◆ Extracted records
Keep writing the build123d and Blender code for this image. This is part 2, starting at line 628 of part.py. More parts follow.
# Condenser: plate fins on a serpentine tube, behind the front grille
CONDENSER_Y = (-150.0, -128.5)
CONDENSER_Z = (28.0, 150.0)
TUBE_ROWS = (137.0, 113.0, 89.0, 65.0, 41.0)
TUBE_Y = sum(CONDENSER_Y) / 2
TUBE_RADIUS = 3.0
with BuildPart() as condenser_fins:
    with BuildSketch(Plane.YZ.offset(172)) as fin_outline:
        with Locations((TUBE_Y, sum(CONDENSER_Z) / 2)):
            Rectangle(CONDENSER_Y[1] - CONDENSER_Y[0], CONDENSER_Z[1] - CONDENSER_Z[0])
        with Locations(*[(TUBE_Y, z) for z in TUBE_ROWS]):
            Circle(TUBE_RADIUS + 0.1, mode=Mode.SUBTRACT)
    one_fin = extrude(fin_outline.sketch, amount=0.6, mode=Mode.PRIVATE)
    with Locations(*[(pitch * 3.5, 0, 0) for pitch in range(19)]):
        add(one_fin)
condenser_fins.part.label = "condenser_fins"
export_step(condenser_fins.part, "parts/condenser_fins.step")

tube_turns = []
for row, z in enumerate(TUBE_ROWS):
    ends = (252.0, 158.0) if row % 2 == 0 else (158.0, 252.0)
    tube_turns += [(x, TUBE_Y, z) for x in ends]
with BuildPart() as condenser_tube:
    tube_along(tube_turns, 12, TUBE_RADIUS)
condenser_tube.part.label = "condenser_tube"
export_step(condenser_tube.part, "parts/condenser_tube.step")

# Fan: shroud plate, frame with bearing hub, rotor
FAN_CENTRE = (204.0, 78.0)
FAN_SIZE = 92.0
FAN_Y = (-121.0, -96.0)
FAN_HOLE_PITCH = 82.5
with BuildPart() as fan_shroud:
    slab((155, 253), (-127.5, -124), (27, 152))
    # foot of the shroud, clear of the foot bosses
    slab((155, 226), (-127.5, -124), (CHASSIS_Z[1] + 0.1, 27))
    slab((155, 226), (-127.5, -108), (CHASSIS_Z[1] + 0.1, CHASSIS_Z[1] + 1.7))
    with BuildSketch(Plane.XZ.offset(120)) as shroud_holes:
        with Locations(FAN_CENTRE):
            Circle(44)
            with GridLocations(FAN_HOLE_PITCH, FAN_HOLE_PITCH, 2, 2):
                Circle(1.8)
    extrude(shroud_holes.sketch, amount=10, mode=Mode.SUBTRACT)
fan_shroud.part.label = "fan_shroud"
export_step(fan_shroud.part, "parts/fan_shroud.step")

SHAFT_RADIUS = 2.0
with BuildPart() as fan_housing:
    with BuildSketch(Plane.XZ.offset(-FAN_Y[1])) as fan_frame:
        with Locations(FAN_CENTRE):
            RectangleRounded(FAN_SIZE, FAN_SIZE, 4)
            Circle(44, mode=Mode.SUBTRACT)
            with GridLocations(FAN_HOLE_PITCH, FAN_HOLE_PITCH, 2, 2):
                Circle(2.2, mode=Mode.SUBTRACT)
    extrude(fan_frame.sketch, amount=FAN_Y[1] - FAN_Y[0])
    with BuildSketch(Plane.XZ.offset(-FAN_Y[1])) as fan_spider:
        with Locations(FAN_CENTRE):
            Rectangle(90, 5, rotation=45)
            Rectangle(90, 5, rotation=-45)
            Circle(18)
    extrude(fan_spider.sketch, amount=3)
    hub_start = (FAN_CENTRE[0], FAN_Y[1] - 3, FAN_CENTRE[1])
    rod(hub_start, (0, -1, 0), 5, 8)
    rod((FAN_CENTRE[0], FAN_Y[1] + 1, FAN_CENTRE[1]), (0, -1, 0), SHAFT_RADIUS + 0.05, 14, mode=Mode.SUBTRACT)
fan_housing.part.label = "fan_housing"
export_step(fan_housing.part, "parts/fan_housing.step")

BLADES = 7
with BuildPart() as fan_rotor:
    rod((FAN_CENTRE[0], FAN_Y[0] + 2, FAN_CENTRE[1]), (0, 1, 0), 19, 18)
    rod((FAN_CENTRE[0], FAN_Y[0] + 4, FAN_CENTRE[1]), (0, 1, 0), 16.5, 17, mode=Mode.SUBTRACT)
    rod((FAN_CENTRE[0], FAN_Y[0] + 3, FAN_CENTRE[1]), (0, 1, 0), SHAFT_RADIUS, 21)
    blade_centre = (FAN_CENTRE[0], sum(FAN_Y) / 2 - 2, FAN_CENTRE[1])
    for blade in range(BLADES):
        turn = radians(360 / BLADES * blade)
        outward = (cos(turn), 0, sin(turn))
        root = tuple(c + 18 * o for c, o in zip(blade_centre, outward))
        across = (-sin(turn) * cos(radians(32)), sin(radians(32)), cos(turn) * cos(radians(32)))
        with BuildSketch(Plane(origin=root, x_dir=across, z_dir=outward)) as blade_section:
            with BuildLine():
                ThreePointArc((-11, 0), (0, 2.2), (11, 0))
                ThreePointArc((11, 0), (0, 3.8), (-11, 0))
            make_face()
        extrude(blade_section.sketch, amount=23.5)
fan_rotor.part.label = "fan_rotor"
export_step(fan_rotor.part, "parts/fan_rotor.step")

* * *

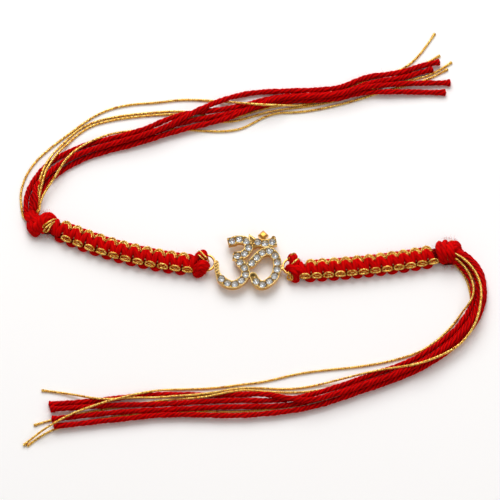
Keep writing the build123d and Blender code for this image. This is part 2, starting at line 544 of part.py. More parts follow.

--

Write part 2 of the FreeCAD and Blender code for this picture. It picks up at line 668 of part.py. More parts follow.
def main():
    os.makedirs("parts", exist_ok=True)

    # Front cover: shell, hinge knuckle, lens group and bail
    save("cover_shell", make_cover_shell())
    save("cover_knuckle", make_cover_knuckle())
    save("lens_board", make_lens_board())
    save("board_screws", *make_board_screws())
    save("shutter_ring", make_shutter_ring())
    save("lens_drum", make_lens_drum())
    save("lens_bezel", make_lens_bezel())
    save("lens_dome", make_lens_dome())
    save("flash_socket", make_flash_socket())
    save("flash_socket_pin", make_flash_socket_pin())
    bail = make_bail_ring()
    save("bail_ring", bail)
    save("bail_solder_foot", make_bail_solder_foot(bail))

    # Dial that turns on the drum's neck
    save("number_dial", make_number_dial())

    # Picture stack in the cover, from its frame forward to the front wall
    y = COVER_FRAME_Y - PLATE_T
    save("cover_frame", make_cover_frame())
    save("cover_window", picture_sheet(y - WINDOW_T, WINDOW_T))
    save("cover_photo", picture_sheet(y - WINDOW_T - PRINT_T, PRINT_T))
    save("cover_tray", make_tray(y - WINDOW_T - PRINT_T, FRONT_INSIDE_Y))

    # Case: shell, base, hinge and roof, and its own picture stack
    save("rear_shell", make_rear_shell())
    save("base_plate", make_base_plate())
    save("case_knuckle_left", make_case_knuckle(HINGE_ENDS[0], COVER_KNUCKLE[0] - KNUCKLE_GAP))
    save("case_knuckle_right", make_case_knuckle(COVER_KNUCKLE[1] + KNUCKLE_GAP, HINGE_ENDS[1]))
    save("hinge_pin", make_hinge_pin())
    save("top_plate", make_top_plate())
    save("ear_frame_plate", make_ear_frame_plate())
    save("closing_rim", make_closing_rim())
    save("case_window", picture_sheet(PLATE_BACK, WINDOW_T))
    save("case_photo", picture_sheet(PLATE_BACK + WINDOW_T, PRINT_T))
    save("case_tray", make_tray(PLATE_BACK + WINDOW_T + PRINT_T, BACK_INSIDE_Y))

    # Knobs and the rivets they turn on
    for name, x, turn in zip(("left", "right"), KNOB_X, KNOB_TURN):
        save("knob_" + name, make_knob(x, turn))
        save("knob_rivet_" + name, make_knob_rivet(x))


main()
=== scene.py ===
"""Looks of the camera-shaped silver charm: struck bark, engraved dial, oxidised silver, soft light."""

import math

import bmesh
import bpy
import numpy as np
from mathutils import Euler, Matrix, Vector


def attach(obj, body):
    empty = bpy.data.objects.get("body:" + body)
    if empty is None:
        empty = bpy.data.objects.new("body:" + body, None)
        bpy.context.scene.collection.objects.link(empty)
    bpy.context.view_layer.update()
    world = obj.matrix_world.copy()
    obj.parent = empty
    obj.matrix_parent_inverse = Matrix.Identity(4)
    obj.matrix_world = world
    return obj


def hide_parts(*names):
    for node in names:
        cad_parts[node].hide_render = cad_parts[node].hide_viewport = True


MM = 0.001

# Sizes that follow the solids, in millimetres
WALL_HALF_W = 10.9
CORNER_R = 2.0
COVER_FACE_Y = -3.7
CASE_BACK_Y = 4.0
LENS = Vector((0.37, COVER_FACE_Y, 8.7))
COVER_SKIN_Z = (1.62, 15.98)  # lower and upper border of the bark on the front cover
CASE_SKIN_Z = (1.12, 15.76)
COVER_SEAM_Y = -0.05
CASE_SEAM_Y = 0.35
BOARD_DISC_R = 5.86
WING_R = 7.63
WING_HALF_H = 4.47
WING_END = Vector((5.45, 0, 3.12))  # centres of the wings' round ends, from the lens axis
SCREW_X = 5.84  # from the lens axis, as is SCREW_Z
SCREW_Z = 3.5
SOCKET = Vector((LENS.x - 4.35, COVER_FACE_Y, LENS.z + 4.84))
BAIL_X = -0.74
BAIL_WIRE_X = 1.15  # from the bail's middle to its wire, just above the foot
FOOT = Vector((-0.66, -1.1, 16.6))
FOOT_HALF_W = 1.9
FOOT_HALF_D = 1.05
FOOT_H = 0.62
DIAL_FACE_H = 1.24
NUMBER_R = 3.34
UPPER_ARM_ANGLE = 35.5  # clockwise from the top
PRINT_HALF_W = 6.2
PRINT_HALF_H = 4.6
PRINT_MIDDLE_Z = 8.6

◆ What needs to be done
Tally the lines of the listing above that include the word "scene". Answer with the number alone.

◆ Output of the exercise
2